Design Considerations: Aesthetics, Cables, and Condensate
Even in residential projects where comfort is the primary goal, you still need to treat aesthetics, cable routing, and condensate management as integrated design variables rather than afterthoughts. You’re not just placing indoor heads; you’re defining sightlines, clearances, and terminations that align with architectural intent and applicable standards.
You should coordinate head locations with structural elements so line-sets, control cables, and power feeds follow short, shielded paths inside walls or dedicated ducts, minimizing visible trunking.
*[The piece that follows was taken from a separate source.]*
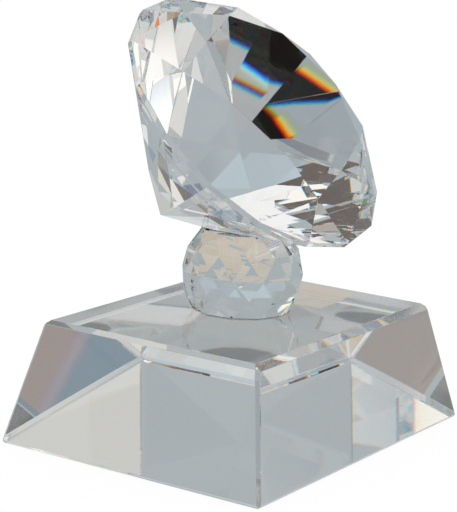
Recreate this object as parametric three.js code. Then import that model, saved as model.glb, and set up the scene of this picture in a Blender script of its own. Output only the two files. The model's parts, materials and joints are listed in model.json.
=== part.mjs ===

Maintain separation from other services per electrical and mechanical codes.
For condensate, you must design gravity fall where feasible, verify trap configuration, and avoid long, flat runs that risk biofilm and odor. Where lifts are unavoidable, specify rated condensate pumps, serviceable access points, and compliant discharge locations.
Planning Installation, Maintenance, and Future Expansion
Once head locations, routing, and condensate strategy are fixed, you need a project plan that sequences installation, defines maintenance access, and preserves options for future capacity. You’ll coordinate structural penetrations, isolation mounts, and electrical rough‑in so trades don’t conflict. Verify line‑set lengths, elevation changes, and flare specs against the manufacturer’s limits to avoid capacity loss.
Plan for:
- Installation phasing – align outdoor pad, wiring, and line‑set runs with building milestones and inspection stages.
- Service clearances – maintain code‑compliant working space around outdoor and indoor units for filters, coils, and PCB access.
- Drain and leak management – include test ports, cleanouts, and pans per standards.
- Future expansion – reserve breaker space, conduit, and line‑set pathways for additional heads or a larger condenser.